During one particular exercise, one diminutive RN was having trouble making her compressions meet the 2-2.5 inch depth, 100 compressions per minute on the manikin (as measured by our test device). The rest of the team encouraged her until she got it correct. The following weekend her Dad suffered a cardiac arrest in her living room. She went into action delivering chest compressions while the family dialed 911. Her father made a full recovery, and she gave credit to the training she had just received.
Good quality compressions can save lives. ETCO2 is one valuable tool we have to tell us that good quality compressions are being delivered. The higher the ETCO2 measured during compressions, the better the perfusion being supplied by CPR. The goal should be to maintain ETCO2 no lower than 10-20 mmHg. An ETCO2 below 10 mmHg is associated with poor outcome.
Good quality chest compressions will also generate a waveform on the ETCO2 capnograph that allows you to estimate the rate of compressions.
Return of Spontaneous Circulation
Return Of Spontaneous Circulation (ROSC) is accompanied by a sharp rise in ETCO2, usually within a range higher of 35-45 mmHg or higher as CO2 is now delivered to the lungs and then exhaled. This is often accompanied by a palpable pulse and a rising blood pressure.

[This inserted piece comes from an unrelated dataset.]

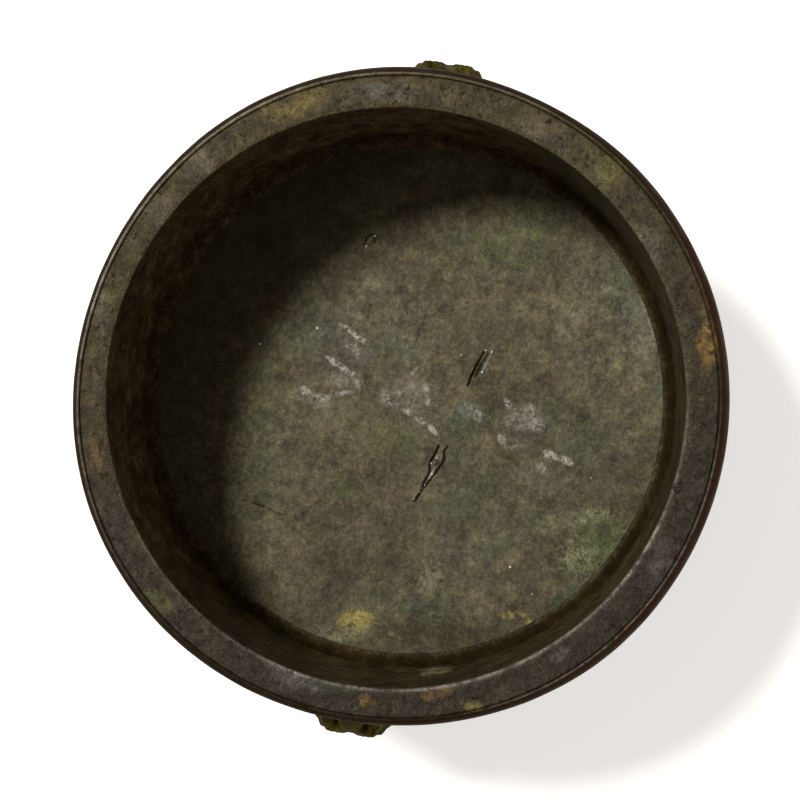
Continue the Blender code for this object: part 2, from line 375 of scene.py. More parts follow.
def ring_points(radius, height, count):
    """The points of one ring of the bowl, with the lip pushed in where it is dented."""
    if count == 1:
        return np.array([(0.0, 0.0, height)])
    angle = np.arange(count) * 2 * pi / count
    out = np.full(count, radius)
    if height > MOULDING_BOTTOM - 3 * COVE and radius > WALL_RADIUS:
        out_share = min(1, (radius - WALL_RADIUS) / (GROOVE_RADIUS - WALL_RADIUS))
        out = out - out_share * lip_dent(angle, min(1, (RIM_TOP - height) / MOULDING_CREST))
    return np.stack((out * np.cos(angle), out * np.sin(angle), np.full(count, height)), axis=1)


# Feet
FOOT_ANGLES = [radians(-90 + 120 * i) for i in range(3)]
FOOT_HEIGHT = 22.0 * MM
FOOT_WIDTH = 22.0 * MM
FOOT_DEPTH = 12.0 * MM
FOOT_INSET = 3.0 * MM
FOOT_RISE_ON_WALL = 10.0 * MM
FOOT_SQUARENESS = 3.0
FOOT_SECTIONS = ((0.00, 0.62, 0.92, 0.00), (0.09, 0.62, 0.92, 0.00), (0.20, 0.46, 0.70, -0.04),
                 (0.38, 0.44, 0.72, -0.04), (0.60, 0.78, 1.02, 0.16), (0.80, 1.00, 1.10, 0.26),
                 (0.93, 0.84, 0.90, 0.20), (1.00, 0.40, 0.44, 0.10))
WALL_MIDDLE = (MOUTH_RADIUS + WALL_RADIUS) / 2
FOOT_SEGMENTS = 64
FOOT_STEPS = 36


def squared_oval(angle, squareness):
    """The reach of a rounded square of half size 1 in a direction."""
    return (np.abs(np.cos(angle)) ** squareness + np.abs(np.sin(angle)) ** squareness) ** (-1 / squareness)


def foot_section(share):
    """Half width, half depth and outward swing of the foot at a share of its height."""
    for low, high in zip(FOOT_SECTIONS, FOOT_SECTIONS[1:]):
        if share <= high[0]:
            return [a + (b - a) * ease(share, low[0], high[0]) for a, b in zip(low[1:], high[1:])]
    return FOOT_SECTIONS[-1][1:]


def make_foot(angle, materials):
    """One foot, from the ground to where it fades into the wall."""
    total = FOOT_HEIGHT + FOOT_RISE_ON_WALL
    around = np.arange(FOOT_SEGMENTS) * 2 * pi / FOOT_SEGMENTS
    reach = squared_oval(around, FOOT_SQUARENESS)
    rings = []
    for step in range(FOOT_STEPS + 1):
        share = step / FOOT_STEPS
        wide, deep, swing = foot_section(share)
        height = total * share
        out = WALL_RADIUS - FOOT_INSET + swing * FOOT_DEPTH + reach * np.cos(around) * deep * FOOT_DEPTH / 2
        side = reach * np.sin(around) * wide * FOOT_WIDTH / 2
        if height > UNDERSIDE:
            out = np.maximum(out, np.sqrt(WALL_MIDDLE ** 2 - side ** 2))
        rings.append(np.stack((out * cos(angle) - side * sin(angle), out * sin(angle) + side * cos(angle),
                               np.full(FOOT_SEGMENTS, height)), axis=1))
    sole = rings[0].mean(axis=0, keepdims=True)
    top = rings[-1].mean(axis=0, keepdims=True)
    return ring_mesh("foot_shape", [sole] + rings + [top], [OUTSIDE] * (FOOT_STEPS + 2), materials)


def join_feet(piece, materials):
    """Joins the three feet to the bowl, as one casting."""
    feet = [make_foot(angle, materials) for angle in FOOT_ANGLES]
    for foot in feet:
        union = piece.modifiers.new("foot", "BOOLEAN")
        union.operation = "UNION"
        union.solver = "EXACT"
        union.object = foot
    graph = bpy.context.evaluated_depsgraph_get()
    mesh = bpy.data.meshes.new_from_object(piece.evaluated_get(graph))
    piece.modifiers.clear()
    piece.data = mesh
    for foot in feet:
        bpy.data.objects.remove(foot)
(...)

Good news. However, the next 10 minutes are a very dangerous time for your patient. The heart is still stunned and cardiac output may still be poor. Current consensus guidelines for cardiopulmonary resuscitation (CPR) recommend that chest compressions resume immediately after defibrillation attempts and that rhythm and pulse checks be deferred until completion of 5 compression:ventilation cycles or minimally for 2min.
One study showed that perfusion remained poor for greater than 2 minutes in 25% of patients successfully defibrillated . Continue to monitor that ETCO2! This is now your powerful tool to see if perfusion is adequate and being maintained. Assuming ventilation is consistent, a drop in ETCO2 during this period can indicate failing circulation. A loss in ETCO2 can mean re-arrest.
Check to make sure your endotracheal tube is still properly positioned, check a pulse, and decide your appropriate actions.
Prognosis During CPR Efforts
ETCO2 below 10 mmHg can be caused by poor compression technique. It can also be caused by low perfusion and metabolism from prolonged shock despite good compressions — in other words the cardiac pump is damaged and failing. If high quality compressions are being delivered, and an advanced airway is in place allowing accurate ETCO2 measurements, then an ETCO2 persistently below 10mmHg after 20 minute of resuscitation is a poor prognostic sign. It can be used as an indication to consider terminating resuscitation efforts.
On the other hand if ETCO2 is above 15mmHg, or it continues to rise, that is one indication that resuscitation efforts should continue, as the brain and heart are being perfused. There are case reports of patients surviving prolonged CPR with higher ETCO2 readings.
We’ve come a long way since I had to depend on a precordial stethoscope, skin color and finger on the pulse to supplement blood pressure and EKG to assess perfusion in my patients. Capnography and pulse oximetry are powerful tools. However, don’t forget that in the absence of either, you can still look at your patient and be vigilant. Without vigilance, all the tools in the world will not protect your patient.